(TASK DIRECTIONS) Write out again, unaltered, the lines from the start through the line containing "4, neck: 14".

(SOURCE EXCERPT)
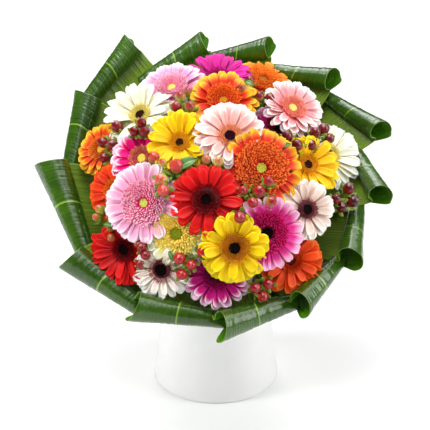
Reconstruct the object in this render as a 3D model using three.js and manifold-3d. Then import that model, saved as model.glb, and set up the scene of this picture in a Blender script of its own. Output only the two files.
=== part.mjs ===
// A round bouquet of small gerberas with hypericum berries and a collar of folded aspidistra leaves,
// bound with raffia and standing in water in a plain white vase that flares at the foot.
// Millimetres, +Z up. The origin is the middle of the vase's flat base, and the bouquet leans to -Y.
import * as THREE from "three";
import { mergeVertices } from "three/addons/utils/BufferGeometryUtils.js";
import Module from "manifold-3d";

const wasm = await Module();
wasm.setup();

// ---- Driving dimensions ----

const GAP = 0.3; // clearance between pieces that touch on the real bouquet
const DEGREE = Math.PI / 180;

// The vase: outer radii at foot and rim, and how sharply the wall flares towards the foot.
const VASE = { height: 158, foot: 67, rim: 54, flare: 1.8, wall: 4.2, floor: 6, edge: 1.5, sides: 30 };
const WATER_LEVEL = 118;

// The bunch has a frame of its own: +Z out of the face of flowers, +Y up across it, origin mid-collar.
const LEAN = 35 * DEGREE;
const COLLAR_CENTRE = new THREE.Vector3(0, -45, 243);
// The flower heads lie on a dome, and each looks away from a point under it.
const DOME = { radius: 165, centre: -90 };
const LOOK_FROM = new THREE.Vector3(0, 45, -154);

// The binding squeezes all stems into a core that the raffia goes round.
const TIE = { height: -86, width: 14, core: 17.2, coreHeight: 18, petioles: 18.4, thick: 2.2, squeeze: 0.105 };
const STEM = { radius: 2.2, sides: 4, neck: 18, foot: [0, 24], splay: 1.7, sunk: 2 };
const TWIG = { radius: 1.5, sides: 4, neck: 14 };

// One gerbera head: the green cup below, the rim that the petals grow from, and the middle.
const HEAD = { seat: 15, neck: 3, rim: 12.2, rimHalf: 0.8, crown: 9.2, crownUp: 3.2, eye: 5.6, eyeUp: 2.6 };
const PETAL = { count: 12, belly: 0.6, fill: 0.97, tip: 0.56, widest: 6.6, thick: 0.9, layer: 9, droop: 16 };
const BENDS = [0, -10, 10, -20, 20, -30, 30, -42, 42]; // degrees a petal may give way, first choice first
const CROSSING = 0.02; // cubic millimetres that two petals of one head may share at their roots
const LOWEST = { root: -34, tip: -52 }; // so that no petal is bent into its own green cup
const SHORTER = [1, 0.7, 0.45]; // share of its length a petal may keep where no bend is enough
const TIP_BEND = 1.2; // a petal's tip bends this much more than its root
const ROOT_CLEAR = 0.25; // the share of a petal next to its own rim that nothing can touch
// The ring of short florets: how far they stand above the petals, and a second ring on full double heads.
const FLORET = { rise: 16, inner: 6, innerRise: 75, fullFrom: 9 };

// One folded leaf: half width along its path, and the loop where it folds over outwards.
const LEAF = { thick: 0.8, loopOut: 150, loopRadius: 10.4, loopTaper: 0.05, slant: 12, tilt: 15 };
const LOOP_ANGLES = [[140, 1], [100, 1], [62, 1], [24, 0.97], [-16, 0.9], [-56, 0.78]]; // and width left there

const BERRY = { stalk: 0.9, fork: 24, foot: 9 };

// ---- Colours ----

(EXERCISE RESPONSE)
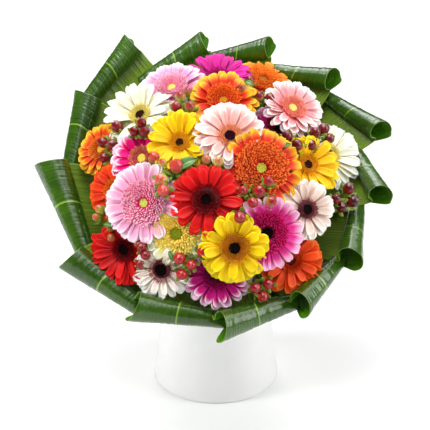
Reconstruct the object in this render as a 3D model using three.js and manifold-3d. Then import that model, saved as model.glb, and set up the scene of this picture in a Blender script of its own. Output only the two files.
=== part.mjs ===
// A round bouquet of small gerberas with hypericum berries and a collar of folded aspidistra leaves,
// bound with raffia and standing in water in a plain white vase that flares at the foot.
// Millimetres, +Z up. The origin is the middle of the vase's flat base, and the bouquet leans to -Y.
import * as THREE from "three";
import { mergeVertices } from "three/addons/utils/BufferGeometryUtils.js";
import Module from "manifold-3d";

const wasm = await Module();
wasm.setup();

// ---- Driving dimensions ----

const GAP = 0.3; // clearance between pieces that touch on the real bouquet
const DEGREE = Math.PI / 180;

// The vase: outer radii at foot and rim, and how sharply the wall flares towards the foot.
const VASE = { height: 158, foot: 67, rim: 54, flare: 1.8, wall: 4.2, floor: 6, edge: 1.5, sides: 30 };
const WATER_LEVEL = 118;

// The bunch has a frame of its own: +Z out of the face of flowers, +Y up across it, origin mid-collar.
const LEAN = 35 * DEGREE;
const COLLAR_CENTRE = new THREE.Vector3(0, -45, 243);
// The flower heads lie on a dome, and each looks away from a point under it.
const DOME = { radius: 165, centre: -90 };
const LOOK_FROM = new THREE.Vector3(0, 45, -154);

// The binding squeezes all stems into a core that the raffia goes round.
const TIE = { height: -86, width: 14, core: 17.2, coreHeight: 18, petioles: 18.4, thick: 2.2, squeeze: 0.105 };
const STEM = { radius: 2.2, sides: 4, neck: 18, foot: [0, 24], splay: 1.7, sunk: 2 };
const TWIG = { radius: 1.5, sides: 4, neck: 14 };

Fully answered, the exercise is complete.